User Rating: 3.75 ( 4 votes)

About Gonçalo Tordo

Having grown up with both consoles and a PC, Gonçalo ‘Purple Wizard’ Gonçalves will play anything from Wizardry to Halo including JRPGs, Adventure games, Wizardry, WRPGS, Shooters and Wizardry.

19 comments

  1. As a strategy and board game fan, I’m on board. But the thing in the middle of the board. It kind of looks like a penis with 7 balls.

  2. King Chickenwing

    FIXED!

    Jokes aside, it looks cool. I’s love to see an Android/iOS port for tablets.

  3. Sounds like a really cool, but simple idea for a game. The true spirit of indie devs!

  4. Sounds fun. Added to my wish list, in case this baby ever goes on sale.

  5. Thanks, Gonçalo. Good review on a game that doesn’t seem to getting a lot of press yet. a True diamond in the rough.

  6. I wouldn’t mind Dueling with some Druids. Game sound like it’s fun.

    Hows the matchmaking.

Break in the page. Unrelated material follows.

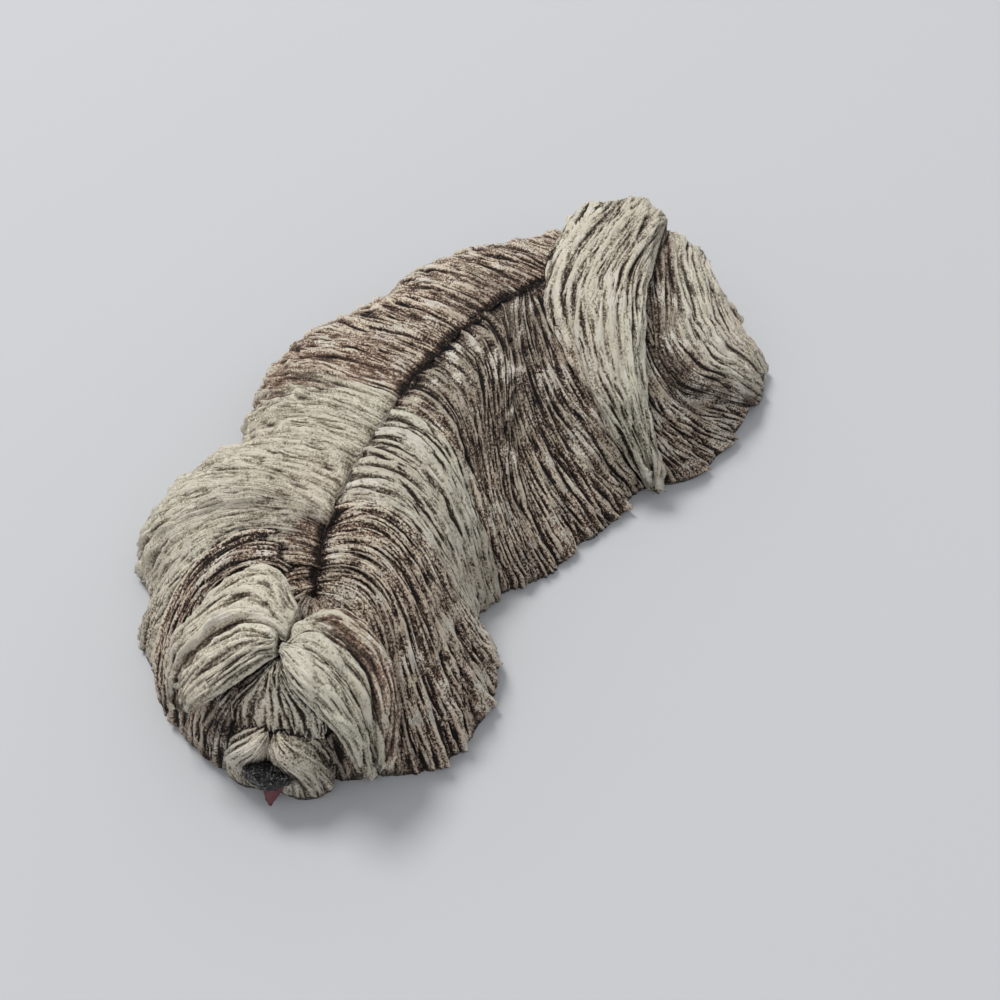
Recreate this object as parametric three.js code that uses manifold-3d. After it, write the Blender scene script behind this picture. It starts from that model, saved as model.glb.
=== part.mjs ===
// A cast and painted figurine of a long-coated dog lying flat, its head turned to its left.
// Millimetres. +Y runs from the head to the tail, +X is the dog's left, and z = 0 is the flat underside.
// The coat is one mound combed from the parting along the back down to the table. The mane, the head's
// hair and the tail are curved leaves of hair lying on it, and all of it is one casting.

import * as THREE from 'three';
import { mergeVertices } from 'three/addons/utils/BufferGeometryUtils.js';
import Module from 'manifold-3d';

const wasm = await Module();
wasm.setup();

// Driving sizes of the whole figurine
const LENGTH = 182;
const WIDTH = 113;
const HEIGHT = 37;

// The pose is drawn on a grid this many steps long, wide and high
const GRID = { long: 182, wide: 113, high: 37 };
const stepX = WIDTH / GRID.wide;
const stepY = LENGTH / GRID.long;
const stepZ = HEIGHT / GRID.high;

// Carving
const LOCK_DEPTH = 1.3;
const LOCK_WIDTH = 7.5;
const RIM_HEIGHT = 1.8;
const RIM_UNDERCUT = 0.8;
const PARTING_GAP = 0.5;
const PARTING_DEPTH = 1.8;
// How much the columns' spacing at the parting counts against that at the foot
const ROOT_SPACING = 0.7;
// Rows stand closer together at the parting the larger this is
const ROW_CROWDING = 1.2;
// The share of a leaf's length over which it rises out of the coat at its root
const ROOT_RISE = 0.22;
// How full each mound is: the first number squares its shoulder, the second rounds it into the table
const COAT_ROUND = [2.3, 0.78];
const SKULL_ROUND = [2.3, 0.7];
const MUZZLE_ROUND = [2.8, 0.6];

// Head: where the topknot is gathered, how far the face is turned from the body's line, and the nose
// and tongue in the head's own steps
const KNOT = [9, -73];
const HEAD_TURN = THREE.MathUtils.degToRad(33);
const NOSE = { wide: 10.4, deep: 6.0, high: 6.8, side: -0.3, front: 15.8, up: 10.8 };
const TONGUE = { wide: 4.6, deep: 4.0, high: 3.2, side: 0.1, front: 16.4, up: 4.4 };

// The parting along the back, from the nape to the rump: [x, y, z] in steps
const PARTING = [
  [3, -59, 29], [-3, -50, 32], [-8, -42, 33], [-15, -27, 32], [-21, -10, 31],
  [-24, 6, 31], [-25, 24, 31], [-23, 38, 30], [-20, 52, 29], [-16, 65, 27],
];

// Where the coat meets the table, round from the dog's left cheek past the rump to its right cheek:
// [x, y, the point of the parting that the hair is combed from, its sideways bow and its sway]
const COAT_FOOT = [
  [31, -71, 0.0, 5, -4], [38, -63, 0.3, 5, -6], [40, -54, 0.7, 4.5, -6], [38, -44, 1.2, 3.5, -7],
  [33, -35, 1.8, 2, -8], [22, -30, 2.7, 4, -1], [20, -21, 3.9, 3, -4], [25, -9, 5.9, -3, -8],
  [24, 0, 6.3, -6.5, -6.5], [26, 9, 6.5, -9, -4], [25, 25, 6.9, -9, -4], [31, 35, 7.3, -4, -14],
  [32, 47, 7.7, -8, -18], [28.5, 65, 8.3, -13, -15], [20, 79, 8.8, -5, -5], [6, 87, 9, 0, 0],
  [-9, 90, 9, 0, 0], [-26, 87, 9, 0, 0], [-42, 76, 8.6, 2, 0], [-54, 62, 8.0, 3, 0],
  [-64, 46, 7.2, 3, 0], [-66, 31, 6.3, 3, 0], [-66, 17, 5.5, 3, 0], [-71.5, 2, 4.7, 3, 0],
  [-69, -13, 4.1, 3, 0], [-61, -26, 3.5, 2, 0], [-52.5, -37, 3.1, 1, 0], [-55.5, -49.5, 2.6, 0, 0],
  [-54.5, -60, 2.1, -2, 0], [-49, -70, 1.6, -4, 0], [-39, -76, 1.2, -5, 0], [-31, -84, 0.9, -6, 0],
  [-22, -87, 0.6, -5, 0], [-9, -84, 0.3, -2, 0], [5, -81, 0.0, 0, 0], [18, -77, 0.0, 2, 0],
];

// Masses under the coat: [x, y, radius, how far they lift it]
const MASSES = [
  [12, -40, 15, 3.5], [-36, -42, 16, 1.0], [8, 44, 17, 3.5], [6, -8, 16, 1.5], [8, 16, 15, 1.5],
];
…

Can you select to play with another noob?

    • Wish I could answer this, but I really couldn’t find any users to play with online. The three matches I played online were with a friend.

  7. The isometric perspective makes me think of a certain SRPG, dood!

  8. 7000 is about 7000 Tim Schafer vanity projects. It’s amazing what indie develops can produce with small sums of money.

    • Also 1/7000th the ego. I’m sick of hearing about the guy whine for journalists. Get back to making games, Tim.

  9. How many gameplay is there? How do the devs mix it up and make sure that each level doesn’t feel the same?

  10. I’d say it’s mostly new maps and occasional items which may be used on the map. The biggest change you see from a regular match are boss battles, but to be frank, I can’t say I enjoyed them. I will say that the maps are really well designed, each dictating different strategies and adding bottlenecks in specific places. They never feel random.

  11. I would say roughly 6-8 hours

  12. I’ve only been buying bundles recently. If Druid happened to show up in one, I’d totally be on board.